◆ Your task ◆
Using the data below, repeat all of it precisely.

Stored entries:
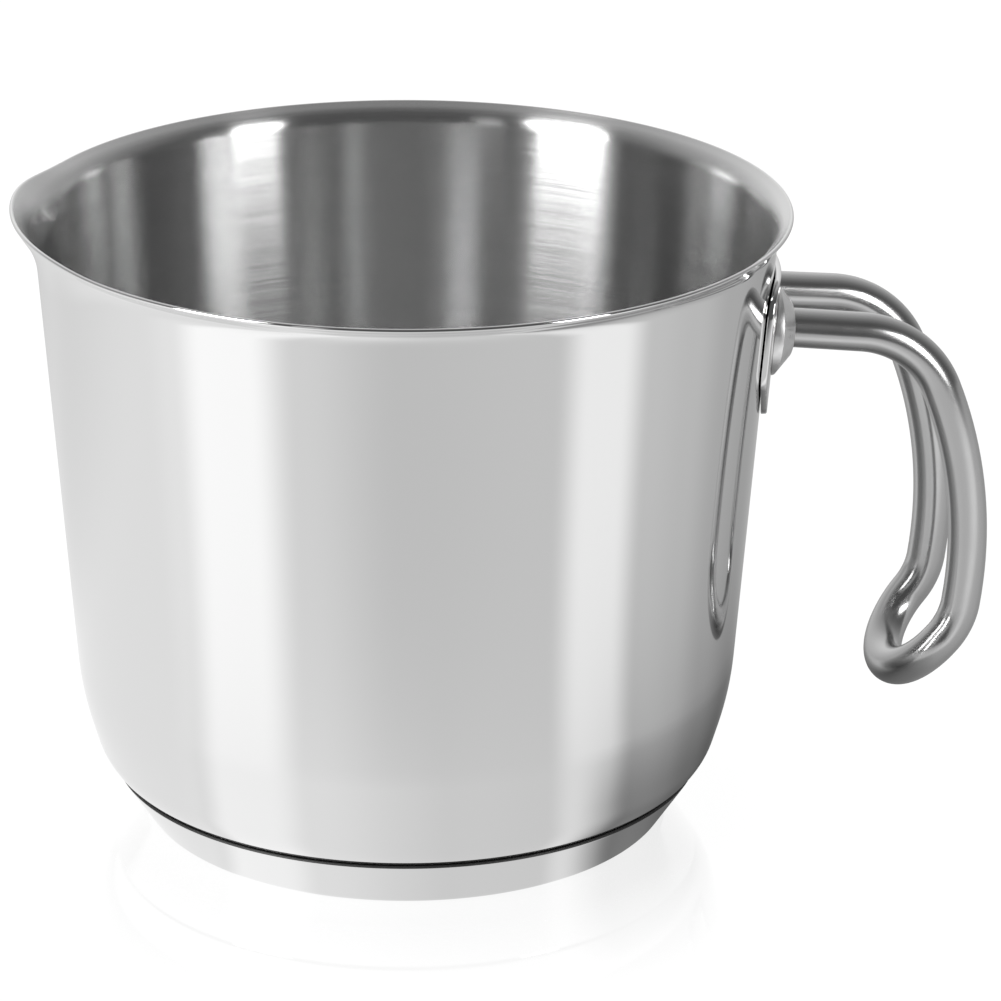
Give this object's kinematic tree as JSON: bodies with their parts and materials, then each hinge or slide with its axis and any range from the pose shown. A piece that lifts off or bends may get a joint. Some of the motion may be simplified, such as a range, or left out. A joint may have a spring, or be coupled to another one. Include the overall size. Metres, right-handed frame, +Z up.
{
  "type": "milk pan",
  "caption": "Small deep steel milk pan with a flared rim, a pressed pouring lip, a thick capsule base and a bent bar handle.",
  "frame": {"origin": "centre of the base's underside, on the pot's axis", "axes": "+Z up along the pot's axis, +X towards the handle, -X towards the pouring lip"},
  "size_m": [0.1893, 0.1478, 0.1241],
  "materials": {
    "pot_steel": "polished outside, satin brushed inside",
    "core_aluminium": "plain rolled, hidden inside the capsule",
    "capsule_steel": "polished",
    "plate_steel": "polished",
    "ferrule_steel": "satin",
    "bar_steel": "polished"
  },
  "bodies": {
    "root": {"pot_body": "pot_steel", "base_core": "core_aluminium", "base_capsule": "capsule_steel", "handle_plate": "plate_steel", "handle_ferrule": "ferrule_steel", "handle_loop": "bar_steel"}
  },
  "joints": []
}
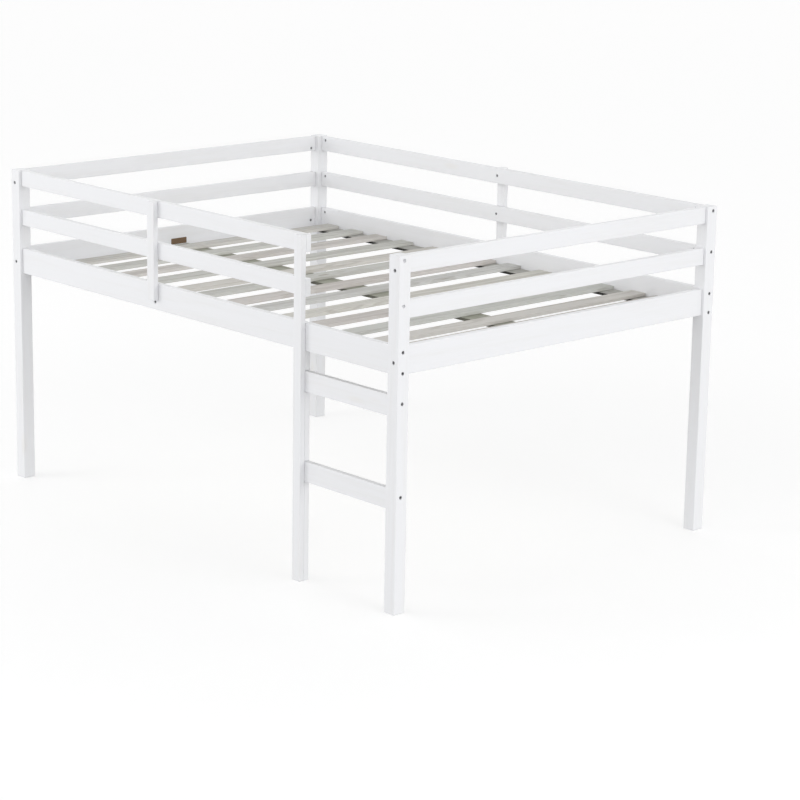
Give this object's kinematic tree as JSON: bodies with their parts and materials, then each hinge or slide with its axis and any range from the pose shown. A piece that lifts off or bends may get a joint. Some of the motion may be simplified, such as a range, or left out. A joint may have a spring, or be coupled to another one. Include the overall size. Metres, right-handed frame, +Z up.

◆ Written response ◆
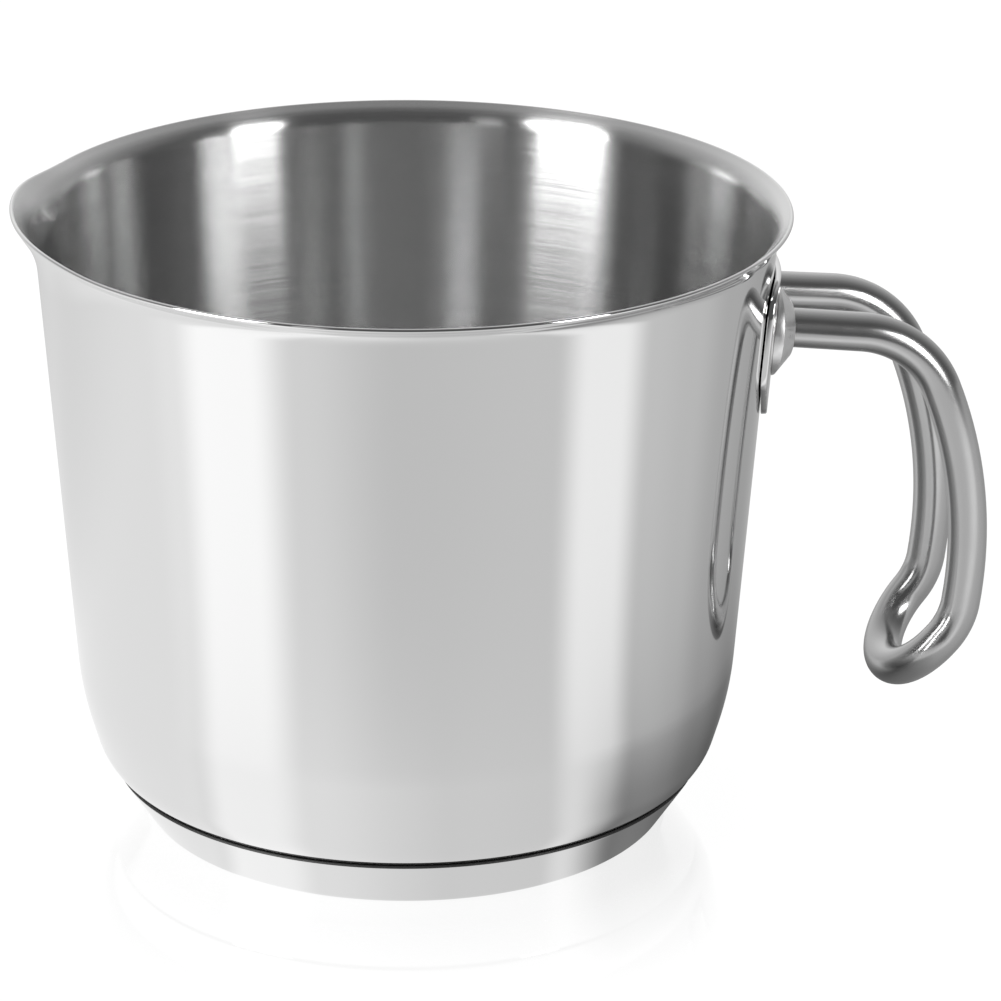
Give this object's kinematic tree as JSON: bodies with their parts and materials, then each hinge or slide with its axis and any range from the pose shown. A piece that lifts off or bends may get a joint. Some of the motion may be simplified, such as a range, or left out. A joint may have a spring, or be coupled to another one. Include the overall size. Metres, right-handed frame, +Z up.
{
  "type": "milk pan",
  "caption": "Small deep steel milk pan with a flared rim, a pressed pouring lip, a thick capsule base and a bent bar handle.",
  "frame": {"origin": "centre of the base's underside, on the pot's axis", "axes": "+Z up along the pot's axis, +X towards the handle, -X towards the pouring lip"},
  "size_m": [0.1893, 0.1478, 0.1241],
  "materials": {
    "pot_steel": "polished outside, satin brushed inside",
    "core_aluminium": "plain rolled, hidden inside the capsule",
    "capsule_steel": "polished",
    "plate_steel": "polished",
    "ferrule_steel": "satin",
    "bar_steel": "polished"
  },
  "bodies": {
    "root": {"pot_body": "pot_steel", "base_core": "core_aluminium", "base_capsule": "capsule_steel", "handle_plate": "plate_steel", "handle_ferrule": "ferrule_steel", "handle_loop": "bar_steel"}
  },
  "joints": []
}
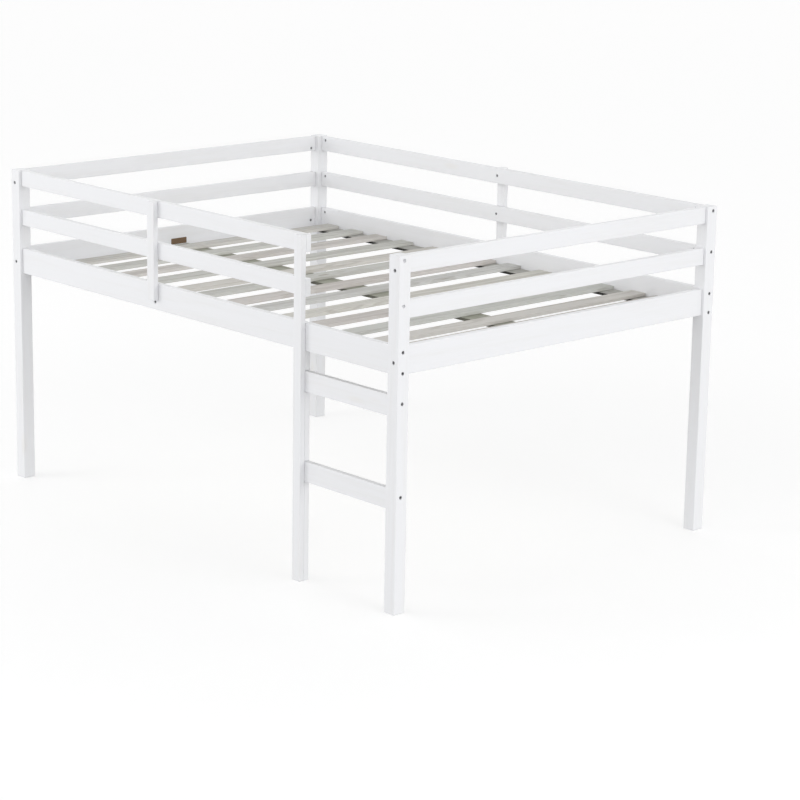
Give this object's kinematic tree as JSON: bodies with their parts and materials, then each hinge or slide with its axis and any range from the pose shown. A piece that lifts off or bends may get a joint. Some of the motion may be simplified, such as a range, or left out. A joint may have a spring, or be coupled to another one. Include the overall size. Metres, right-handed frame, +Z up.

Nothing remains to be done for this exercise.